Yield: 8
Sweet Potato Poblano Soup
Prep Time
10 minutes
Cook Time
30 minutes
Total Time
40 minutes
Ingredients
- 1 tsp vegetable oil
- 1 red onion, diced
- 2 large sweet potato, peeled and diced
- 3 poblano peppers, seeded and diced
- 3 garlic cloves, minced
- 1 tsp ground cumin
- 1 tsp smoked paprika
- ½ tsp ground turmeric
- 4 cups vegetable broth
- ¼ cup fresh cilantro
- Salt and pepper, to taste
Instructions
- In a large pot or Dutch oven, heat the oil over medium-high heat. Add the onion and cook until it begins to soften, about 3 minutes. Stir in the sweet potatoes and poblano peppers. Cook until the peppers have softened, about 5 minutes. Stir in the garlic, cumin, paprika, and turmeric. Cook until they become fragrant, 30 seconds. Stir in the vegetable broth.
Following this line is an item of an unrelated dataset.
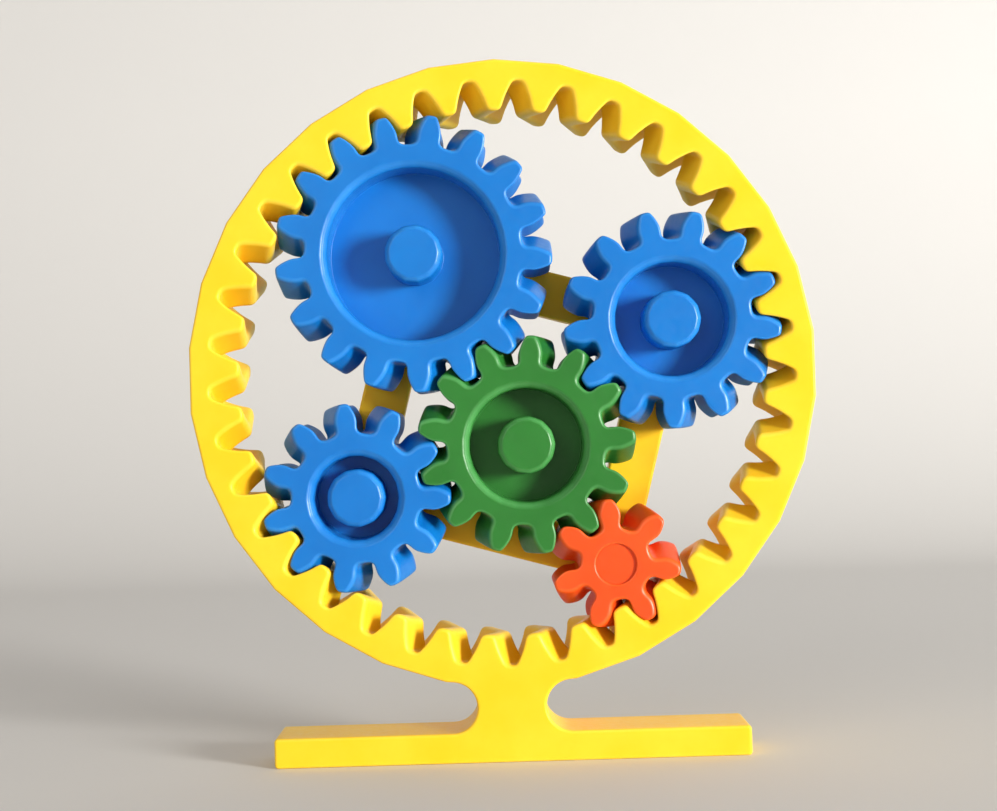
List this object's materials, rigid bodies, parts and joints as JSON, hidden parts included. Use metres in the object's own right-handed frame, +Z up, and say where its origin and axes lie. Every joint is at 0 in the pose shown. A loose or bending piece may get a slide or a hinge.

Bring the mixture to a boil then reduce the heat to a simmer. Cook, covered, stirrin occasionally, until the potatoes are completley tender, about 20 minutes. Turn the heat off and puree the soup using an immersion blender.
- Serve immediately topped with the cilantro or store in the refrigerator for up to 5 days.